The conclusion of the PoC, although positive in terms of the outcome, is rather moderate in terms of what could have been expected based on the promises of SONiC. Developing a custom feature is not a piece of cake, as there are some dependencies to be considered and several adjustments to the solution design might be necessary to fit them.
Most importantly, building custom functionality for SONiC requires taking into account the limitations of both hardware and SAI. As we have seen, while SONiC and SAI are separate entities, the former relies heavily on the latter when it comes to data plane configuration, i.e. we may “teach” SONiC to do new things, but at the end of the day SAI must support them (understand and be able to convey to the ASIC). On top of that, SAI implementation (version, additional features) varies from vendor to vendor, and some vendors document it publicly while others do not.
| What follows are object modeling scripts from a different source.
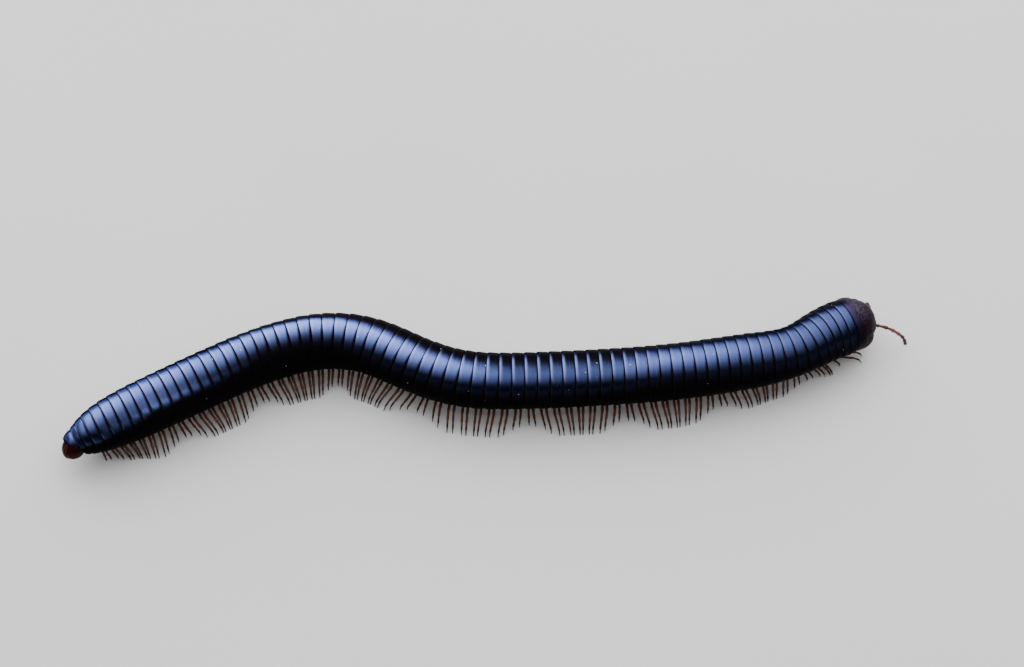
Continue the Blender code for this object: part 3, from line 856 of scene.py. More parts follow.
def horn(name, colour, dark, roughness, specks=True):
    """Brown horn with uneven colour, for the head, its mouth parts and the tail's small plate. Its grains
    are painted lighter than the hollows between them, and the crown of the head lighter and violet:
    painted light and shade.
    """
    paint = Paint(name, roughness, IOR=1.5, Specular_IOR_Level=0.05)
    tree = paint.tree
    cloud = paint.grain(500, 0.006 * MM)
    fine = paint.grain(3200, 0.0018 * MM)
    shade = blend(tree, cloud, dark, colour)
    grains = mark_value(tree, "grains")
    # Painted highlight: the grains lighter than the hollows between them.
    shade = blend(tree, times(tree, grains, 0.6), shade, scaled(colour, 1.7))
    # Painted light: the crown of the head lighter and violet.
    shade = blend(tree, paint.lit_crown(grains), shade, PAINTED_CROWN_LIGHT)
    shade = blend(tree, mark_value(tree, "edge"), shade, HORN_EDGE)
    if specks:
        dust = paint.specks(1100, 0.12, 0.07)
        shade = blend(tree, dust, shade, HEAD_DUST)
    rough = plus(tree, roughness - 0.05, times(tree, fine, 0.14))
    paint.feed(Base_Color=shade, Roughness=rough)
    return paint.done()


def limb_paint():
    """Legs: red-brown at the root, tan half-way, dark red and black at the claw. The dark root is
    partly painted shade under the body.
    """
    colours = bpy.context.scene.millipede_colours
    paint = Paint("leg_horn", 0.3, IOR=1.5, Specular_IOR_Level=0.18)
    tree = paint.tree
    along = mark_value(tree, "leg_along")
    cloud = paint.grain(600, 0.006 * MM)
    # Darker towards the root: partly painted shade under the body.
    colour = blend(tree, fade(tree, along, 0.15, 0.5), colours.leg_root, colours.leg_middle)
    colour = blend(tree, fade(tree, along, 0.55, 0.85), colour, colours.leg_tip)
    colour = blend(tree, fade(tree, along, 0.93, 0.985), colour, CLAW_BLACK)
    joint = mark_value(tree, "joint")
    colour = blend(tree, times(tree, joint, 0.55), colour, LEG_JOINT)
    colour = blend(tree, times(tree, cloud, 0.35), colour, LEG_CLOUD)
    paint.feed(Base_Color=colour)
    return paint.done()


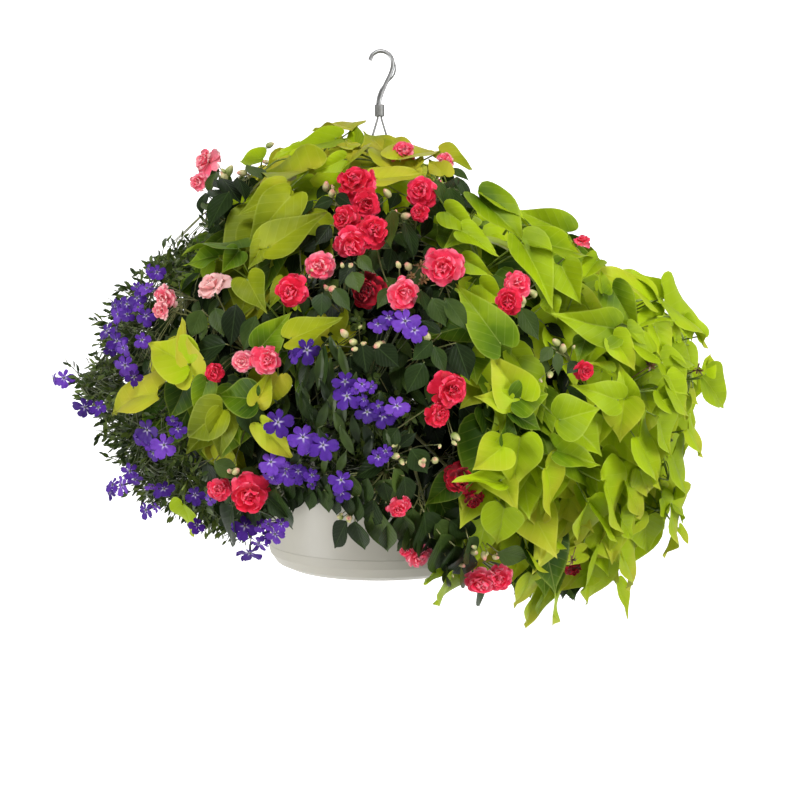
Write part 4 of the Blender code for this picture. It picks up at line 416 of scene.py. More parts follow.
def sight(px, py):
    """Direction from the eye through a picture point."""
    across = (px - PHOTO_CENTRE) / FOCAL_PX
    rise = (PHOTO_CENTRE - py) / FOCAL_PX
    forward = math.cos(PITCH) + rise * math.sin(PITCH)
    return np.array((across, forward, rise * math.cos(PITCH) - math.sin(PITCH)))


def place(px, py, depth):
    """The place at a depth behind (+) or before (-) the hanging axis."""
    ray = sight(px, py)
    return EYE + ray * ((depth - EYE[1]) / ray[1])


CANOPY_CENTRE = place(MIDDLE_PX[0], MIDDLE_PX[1], 0.0)


def front_depth(px, py):
    """Depth of the foliage's front surface at a picture point."""
    spot = place(px, py, 0.0) - CANOPY_CENTRE
    room = 1.0 - (spot[0] / CANOPY_AX) ** 2 - (spot[2] / CANOPY_AZ) ** 2
    return -CANOPY_AY * math.sqrt(max(room, 0.0))


def outward(spot):
    """Direction that faces out of the foliage at a place."""
    away = spot - CANOPY_CENTRE
    return unit(away / np.array((CANOPY_AX ** 2, CANOPY_AY ** 2, CANOPY_AZ ** 2)))


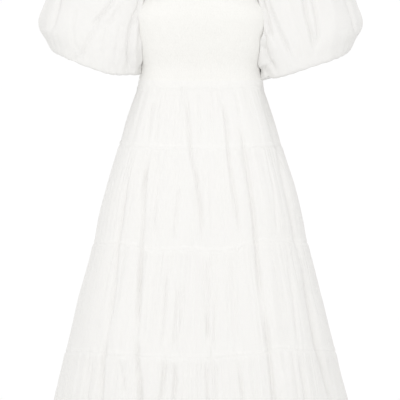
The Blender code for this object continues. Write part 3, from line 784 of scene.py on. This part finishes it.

On the upside, SONiCs modular architecture really makes it flexible for development, so you do not need to rebuild the whole system for every change. And developers can focus on particular modules only.
All in all, as SONiC and SAI’s further development is proceeding, more possibilities will open, which we will be more than happy to leverage, effectively building other exciting custom features.